##### Extracted data #####
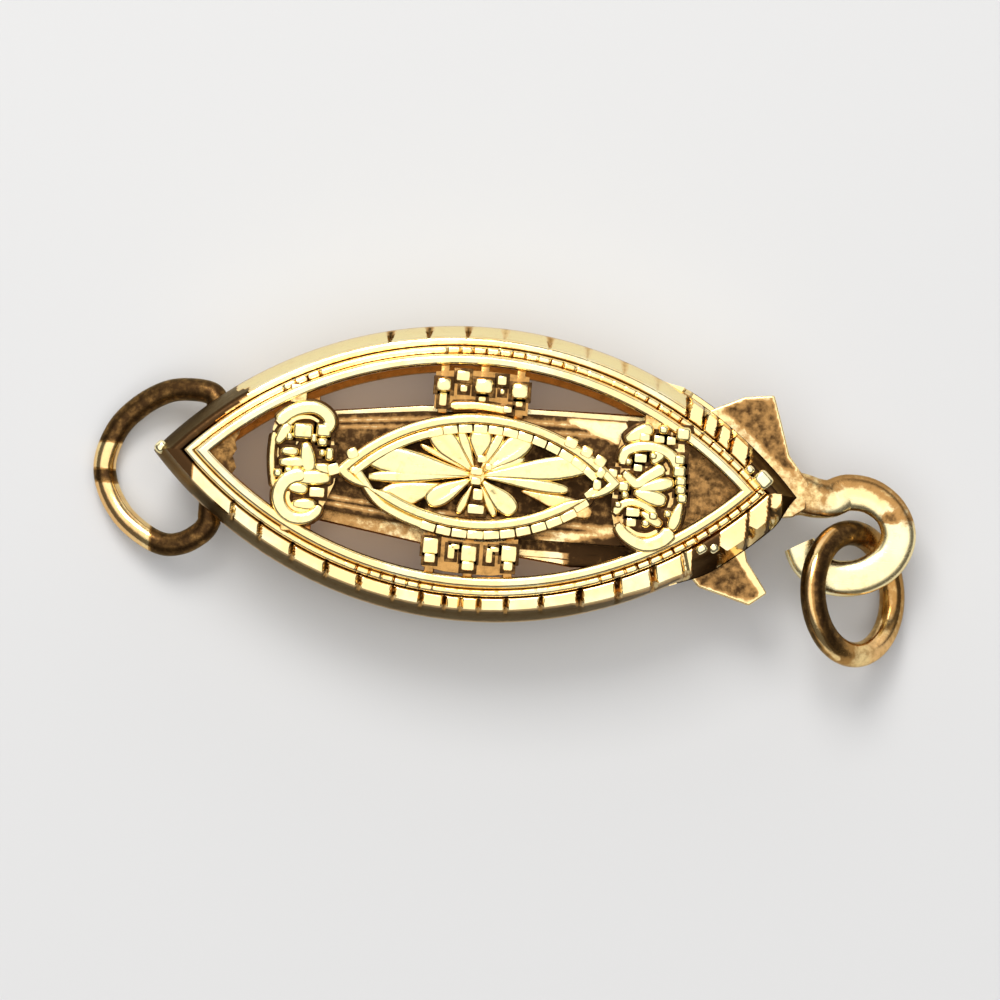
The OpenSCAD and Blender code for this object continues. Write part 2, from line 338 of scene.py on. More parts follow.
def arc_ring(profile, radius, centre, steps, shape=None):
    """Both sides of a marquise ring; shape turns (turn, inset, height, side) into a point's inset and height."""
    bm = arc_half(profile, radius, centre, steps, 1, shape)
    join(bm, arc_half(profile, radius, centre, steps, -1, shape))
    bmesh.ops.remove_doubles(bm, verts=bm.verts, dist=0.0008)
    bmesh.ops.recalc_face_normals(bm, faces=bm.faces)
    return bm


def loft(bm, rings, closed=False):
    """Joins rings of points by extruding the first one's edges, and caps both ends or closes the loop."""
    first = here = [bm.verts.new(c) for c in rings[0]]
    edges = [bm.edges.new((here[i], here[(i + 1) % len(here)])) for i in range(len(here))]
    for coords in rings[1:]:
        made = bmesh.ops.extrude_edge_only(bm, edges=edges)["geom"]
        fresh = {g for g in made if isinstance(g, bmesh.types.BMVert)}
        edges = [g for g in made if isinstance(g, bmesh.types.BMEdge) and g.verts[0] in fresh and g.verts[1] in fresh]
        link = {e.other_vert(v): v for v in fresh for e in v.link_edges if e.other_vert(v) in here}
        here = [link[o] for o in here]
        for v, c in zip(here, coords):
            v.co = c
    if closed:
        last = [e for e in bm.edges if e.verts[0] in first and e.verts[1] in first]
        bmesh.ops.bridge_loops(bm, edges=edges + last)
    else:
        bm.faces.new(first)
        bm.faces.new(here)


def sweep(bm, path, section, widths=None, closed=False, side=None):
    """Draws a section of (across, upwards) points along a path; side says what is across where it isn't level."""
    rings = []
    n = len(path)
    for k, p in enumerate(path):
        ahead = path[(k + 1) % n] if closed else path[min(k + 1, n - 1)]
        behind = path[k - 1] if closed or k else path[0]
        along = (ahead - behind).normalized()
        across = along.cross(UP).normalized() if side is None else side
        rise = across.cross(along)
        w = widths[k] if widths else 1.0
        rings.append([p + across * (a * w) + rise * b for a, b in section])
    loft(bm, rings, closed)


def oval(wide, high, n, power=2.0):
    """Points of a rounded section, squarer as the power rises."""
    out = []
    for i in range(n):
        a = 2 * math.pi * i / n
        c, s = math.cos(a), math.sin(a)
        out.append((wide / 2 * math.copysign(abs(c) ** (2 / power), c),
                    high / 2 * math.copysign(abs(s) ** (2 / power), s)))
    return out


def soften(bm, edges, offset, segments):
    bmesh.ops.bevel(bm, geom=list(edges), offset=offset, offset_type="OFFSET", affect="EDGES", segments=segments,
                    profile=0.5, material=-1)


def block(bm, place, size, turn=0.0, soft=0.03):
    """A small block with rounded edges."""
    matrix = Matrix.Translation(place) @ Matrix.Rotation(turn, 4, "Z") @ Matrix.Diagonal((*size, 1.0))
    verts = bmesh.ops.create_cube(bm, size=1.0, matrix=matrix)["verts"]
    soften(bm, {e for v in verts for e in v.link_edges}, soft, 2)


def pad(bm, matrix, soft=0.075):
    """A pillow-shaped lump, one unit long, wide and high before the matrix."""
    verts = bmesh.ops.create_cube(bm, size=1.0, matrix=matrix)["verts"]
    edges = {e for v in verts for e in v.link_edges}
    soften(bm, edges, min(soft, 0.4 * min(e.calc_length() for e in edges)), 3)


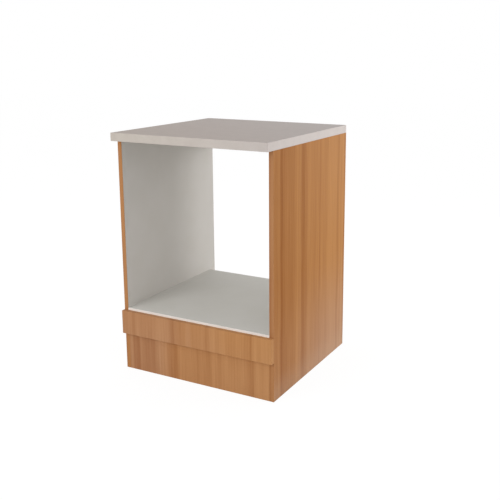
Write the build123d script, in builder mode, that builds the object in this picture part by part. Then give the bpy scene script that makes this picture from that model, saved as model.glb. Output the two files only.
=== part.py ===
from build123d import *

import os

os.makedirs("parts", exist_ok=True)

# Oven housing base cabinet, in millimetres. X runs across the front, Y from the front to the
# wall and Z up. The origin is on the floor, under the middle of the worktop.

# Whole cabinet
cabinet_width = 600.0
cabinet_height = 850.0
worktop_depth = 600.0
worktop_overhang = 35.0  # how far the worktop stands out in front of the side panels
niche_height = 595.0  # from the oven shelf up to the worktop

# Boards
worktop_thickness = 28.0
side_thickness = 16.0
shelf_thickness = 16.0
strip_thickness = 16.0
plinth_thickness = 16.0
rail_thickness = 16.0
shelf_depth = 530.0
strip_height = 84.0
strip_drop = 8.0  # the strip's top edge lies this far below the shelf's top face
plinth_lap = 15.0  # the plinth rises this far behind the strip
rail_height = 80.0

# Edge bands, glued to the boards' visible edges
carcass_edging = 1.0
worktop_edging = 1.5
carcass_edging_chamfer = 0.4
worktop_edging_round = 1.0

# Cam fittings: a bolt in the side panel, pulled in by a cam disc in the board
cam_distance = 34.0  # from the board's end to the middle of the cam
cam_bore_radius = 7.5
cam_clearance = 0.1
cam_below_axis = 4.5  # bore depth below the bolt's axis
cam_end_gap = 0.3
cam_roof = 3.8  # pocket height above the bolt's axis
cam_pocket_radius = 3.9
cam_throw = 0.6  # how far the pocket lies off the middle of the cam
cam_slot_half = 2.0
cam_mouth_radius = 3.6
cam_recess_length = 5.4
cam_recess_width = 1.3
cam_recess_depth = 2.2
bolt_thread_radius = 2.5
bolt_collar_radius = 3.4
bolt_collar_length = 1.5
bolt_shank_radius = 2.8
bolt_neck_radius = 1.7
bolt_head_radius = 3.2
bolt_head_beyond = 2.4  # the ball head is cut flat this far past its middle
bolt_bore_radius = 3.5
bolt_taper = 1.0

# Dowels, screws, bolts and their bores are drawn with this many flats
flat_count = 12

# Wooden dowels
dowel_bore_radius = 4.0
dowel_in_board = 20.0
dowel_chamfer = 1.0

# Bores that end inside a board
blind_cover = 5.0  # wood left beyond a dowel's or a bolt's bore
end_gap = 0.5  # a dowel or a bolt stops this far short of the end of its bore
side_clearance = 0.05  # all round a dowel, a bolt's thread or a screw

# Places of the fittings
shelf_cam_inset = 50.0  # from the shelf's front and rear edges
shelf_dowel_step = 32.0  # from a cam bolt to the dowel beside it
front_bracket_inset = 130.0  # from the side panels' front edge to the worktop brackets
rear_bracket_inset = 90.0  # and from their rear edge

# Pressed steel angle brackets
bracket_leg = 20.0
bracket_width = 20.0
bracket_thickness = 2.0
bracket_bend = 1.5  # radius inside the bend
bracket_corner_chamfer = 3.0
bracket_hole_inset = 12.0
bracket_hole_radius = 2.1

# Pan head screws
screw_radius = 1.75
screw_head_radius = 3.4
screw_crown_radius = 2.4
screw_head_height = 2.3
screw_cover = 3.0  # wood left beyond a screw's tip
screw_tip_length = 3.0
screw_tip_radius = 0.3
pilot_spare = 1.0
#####
Stated goal:
Write the data out again in full and exactly.

Task output:
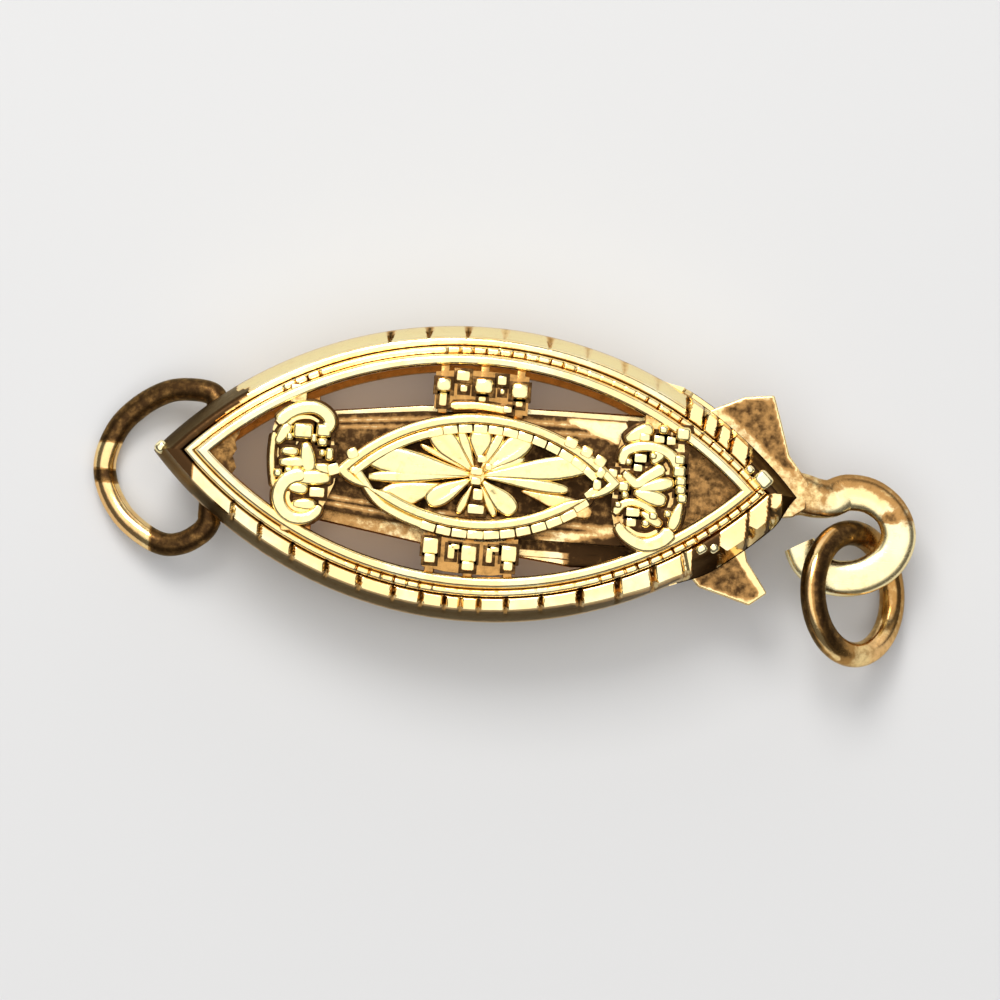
The OpenSCAD and Blender code for this object continues. Write part 2, from line 338 of scene.py on. More parts follow.
def arc_ring(profile, radius, centre, steps, shape=None):
    """Both sides of a marquise ring; shape turns (turn, inset, height, side) into a point's inset and height."""
    bm = arc_half(profile, radius, centre, steps, 1, shape)
    join(bm, arc_half(profile, radius, centre, steps, -1, shape))
    bmesh.ops.remove_doubles(bm, verts=bm.verts, dist=0.0008)
    bmesh.ops.recalc_face_normals(bm, faces=bm.faces)
    return bm


def loft(bm, rings, closed=False):
    """Joins rings of points by extruding the first one's edges, and caps both ends or closes the loop."""
    first = here = [bm.verts.new(c) for c in rings[0]]
    edges = [bm.edges.new((here[i], here[(i + 1) % len(here)])) for i in range(len(here))]
    for coords in rings[1:]:
        made = bmesh.ops.extrude_edge_only(bm, edges=edges)["geom"]
        fresh = {g for g in made if isinstance(g, bmesh.types.BMVert)}
        edges = [g for g in made if isinstance(g, bmesh.types.BMEdge) and g.verts[0] in fresh and g.verts[1] in fresh]
        link = {e.other_vert(v): v for v in fresh for e in v.link_edges if e.other_vert(v) in here}
        here = [link[o] for o in here]
        for v, c in zip(here, coords):
            v.co = c
    if closed:
        last = [e for e in bm.edges if e.verts[0] in first and e.verts[1] in first]
        bmesh.ops.bridge_loops(bm, edges=edges + last)
    else:
        bm.faces.new(first)
        bm.faces.new(here)


def sweep(bm, path, section, widths=None, closed=False, side=None):
    """Draws a section of (across, upwards) points along a path; side says what is across where it isn't level."""
    rings = []
    n = len(path)
    for k, p in enumerate(path):
        ahead = path[(k + 1) % n] if closed else path[min(k + 1, n - 1)]
        behind = path[k - 1] if closed or k else path[0]
        along = (ahead - behind).normalized()
        across = along.cross(UP).normalized() if side is None else side
        rise = across.cross(along)
        w = widths[k] if widths else 1.0
        rings.append([p + across * (a * w) + rise * b for a, b in section])
    loft(bm, rings, closed)


def oval(wide, high, n, power=2.0):
    """Points of a rounded section, squarer as the power rises."""
    out = []
    for i in range(n):
        a = 2 * math.pi * i / n
        c, s = math.cos(a), math.sin(a)
        out.append((wide / 2 * math.copysign(abs(c) ** (2 / power), c),
                    high / 2 * math.copysign(abs(s) ** (2 / power), s)))
    return out


def soften(bm, edges, offset, segments):
    bmesh.ops.bevel(bm, geom=list(edges), offset=offset, offset_type="OFFSET", affect="EDGES", segments=segments,
                    profile=0.5, material=-1)


def block(bm, place, size, turn=0.0, soft=0.03):
    """A small block with rounded edges."""
    matrix = Matrix.Translation(place) @ Matrix.Rotation(turn, 4, "Z") @ Matrix.Diagonal((*size, 1.0))
    verts = bmesh.ops.create_cube(bm, size=1.0, matrix=matrix)["verts"]
    soften(bm, {e for v in verts for e in v.link_edges}, soft, 2)


def pad(bm, matrix, soft=0.075):
    """A pillow-shaped lump, one unit long, wide and high before the matrix."""
    verts = bmesh.ops.create_cube(bm, size=1.0, matrix=matrix)["verts"]
    edges = {e for v in verts for e in v.link_edges}
    soften(bm, edges, min(soft, 0.4 * min(e.calc_length() for e in edges)), 3)


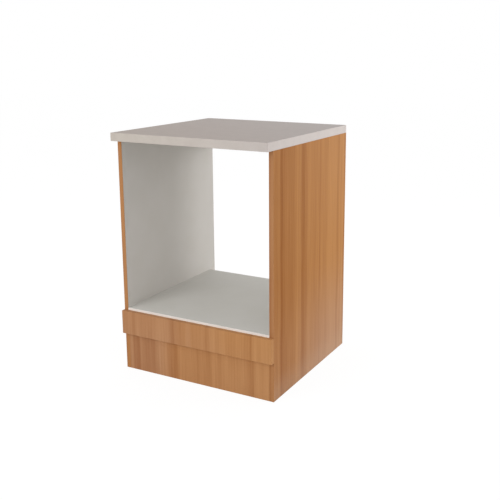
Write the build123d script, in builder mode, that builds the object in this picture part by part. Then give the bpy scene script that makes this picture from that model, saved as model.glb. Output the two files only.
=== part.py ===
from build123d import *

import os

os.makedirs("parts", exist_ok=True)

# Oven housing base cabinet, in millimetres. X runs across the front, Y from the front to the
# wall and Z up. The origin is on the floor, under the middle of the worktop.

# Whole cabinet
cabinet_width = 600.0
cabinet_height = 850.0
worktop_depth = 600.0
worktop_overhang = 35.0  # how far the worktop stands out in front of the side panels
niche_height = 595.0  # from the oven shelf up to the worktop

# Boards
worktop_thickness = 28.0
side_thickness = 16.0
shelf_thickness = 16.0
strip_thickness = 16.0
plinth_thickness = 16.0
rail_thickness = 16.0
shelf_depth = 530.0
strip_height = 84.0
strip_drop = 8.0  # the strip's top edge lies this far below the shelf's top face
plinth_lap = 15.0  # the plinth rises this far behind the strip
rail_height = 80.0

# Edge bands, glued to the boards' visible edges
carcass_edging = 1.0
worktop_edging = 1.5
carcass_edging_chamfer = 0.4
worktop_edging_round = 1.0

# Cam fittings: a bolt in the side panel, pulled in by a cam disc in the board
cam_distance = 34.0  # from the board's end to the middle of the cam
cam_bore_radius = 7.5
cam_clearance = 0.1
cam_below_axis = 4.5  # bore depth below the bolt's axis
cam_end_gap = 0.3
cam_roof = 3.8  # pocket height above the bolt's axis
cam_pocket_radius = 3.9
cam_throw = 0.6  # how far the pocket lies off the middle of the cam
cam_slot_half = 2.0
cam_mouth_radius = 3.6
cam_recess_length = 5.4
cam_recess_width = 1.3
cam_recess_depth = 2.2
bolt_thread_radius = 2.5
bolt_collar_radius = 3.4
bolt_collar_length = 1.5
bolt_shank_radius = 2.8
bolt_neck_radius = 1.7
bolt_head_radius = 3.2
bolt_head_beyond = 2.4  # the ball head is cut flat this far past its middle
bolt_bore_radius = 3.5
bolt_taper = 1.0

# Dowels, screws, bolts and their bores are drawn with this many flats
flat_count = 12

# Wooden dowels
dowel_bore_radius = 4.0
dowel_in_board = 20.0
dowel_chamfer = 1.0

# Bores that end inside a board
blind_cover = 5.0  # wood left beyond a dowel's or a bolt's bore
end_gap = 0.5  # a dowel or a bolt stops this far short of the end of its bore
side_clearance = 0.05  # all round a dowel, a bolt's thread or a screw

# Places of the fittings
shelf_cam_inset = 50.0  # from the shelf's front and rear edges
shelf_dowel_step = 32.0  # from a cam bolt to the dowel beside it
front_bracket_inset = 130.0  # from the side panels' front edge to the worktop brackets
rear_bracket_inset = 90.0  # and from their rear edge

# Pressed steel angle brackets
bracket_leg = 20.0
bracket_width = 20.0
bracket_thickness = 2.0
bracket_bend = 1.5  # radius inside the bend
bracket_corner_chamfer = 3.0
bracket_hole_inset = 12.0
bracket_hole_radius = 2.1

# Pan head screws
screw_radius = 1.75
screw_head_radius = 3.4
screw_crown_radius = 2.4
screw_head_height = 2.3
screw_cover = 3.0  # wood left beyond a screw's tip
screw_tip_length = 3.0
screw_tip_radius = 0.3
pilot_spare = 1.0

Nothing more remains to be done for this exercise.